New breed of multi-asset portfolios aim to address shortfalls
Dynamically managed multi-asset portfolios that are goal-oriented and risk-targeted could be well suited to today’s volatile markets
There is nothing new about multi-asset investing, with major fund houses such as BlackRock, Credit Suisse and Goldman Sachs making this their key pitch to potential clients during the last five years.
But critics of this school of asset management – previously known as ‘balanced portfolio’ management in the 1990s and before, when it just meant determining percentage allocations of a narrow selection of bonds and equities – say its practitioners have never been very specific about their return objective or levels of risk exposure for their clients.
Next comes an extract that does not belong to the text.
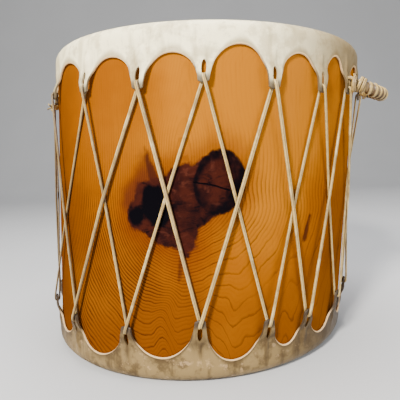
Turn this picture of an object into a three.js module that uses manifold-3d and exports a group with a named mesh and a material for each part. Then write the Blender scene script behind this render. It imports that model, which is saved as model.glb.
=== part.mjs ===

Today, a new breed of multi-asset portfolios is increasingly tackling these shortcomings with goal-oriented and risk-targeted objectives. Dynamically managed, their promoters claim they are particularly suitable to today’s volatile markets.
In the past six to 12 months, despite the sovereign debt crisis in Europe, global equities have returned almost 10 per cent since the beginning of the year. Though encouraging, there is scepticism among investors about the sustainability of valuations.
Investors in multi-asset portfolios, however, claim they do not have to worry about short-term market fluctuations. Rather than being pre-occupied by market gains or losses of just one asset class, they construct an appropriate blend of equities, corporate bonds, and broader fixed income, according to longer-term investment goals, rather than short-term market volatility.
Key to this is a move away from traditional benchmarks, which are not risk-rated. “The biggest failing of traditional frameworks stems from the assumption that correlations are stable through time,” says Robert Jukes, a global strategist at wealth manager Collins Stewart.
“As the credit crunch demonstrated, when risk assets deliver unusually large negative returns, they tend to become significantly more positively correlated with other risk assets, with which they may not normally have a strong relationship.”
That’s why Collins Stewart has come up with the Risk Enhanced Multi Asset Portfolio, which increases active risk to avoid loss. It does this by committing to a fixed absolute risk target, through which it de-risks relative to the benchmark in times of market stress. By fixing absolute risk, Collins Stewart also focuses on lower risk returns. The optimised investment process reduces the ‘fat-tails’ of benchmark portfolio returns.
Andrew Cole, manager of the Baring Asset Fund, says that across Barings’ multi-asset portfolios there is a focus on owning the right assets at the right time. “We do not believe in the traditional benchmark split of 60:40 equities to bonds and assuming that through traditional portfolio theory they will eventually come good,” he says.
“Rather, we are committed to making timely and appropriate asset allocation decisions to minimise the volatility of the portfolio and protect against downside shocks, allowing us to pick the low hanging fruit when it is available.”
Thereby, the fund seeks returns equivalent to the long run return on equities, but doing so with significantly less risk.
Managed funds were previously sold on “a promise of almost nothing,” says Skandia’s chief investment officer, James Millard. “Earlier people said ‘we’ll invest your money and we’ll look after it for you’. That was the message without much idea of what the outcome of that would be or the path that the portfolio would take,” he says.
But this is changing, believes Mr Millard. “This is where multi-asset funds have evolved, like our Spectrum fund range. But also in the return-targeted, real return space. I think managers are becoming a lot better in articulating what a product does for a client and what it addresses.”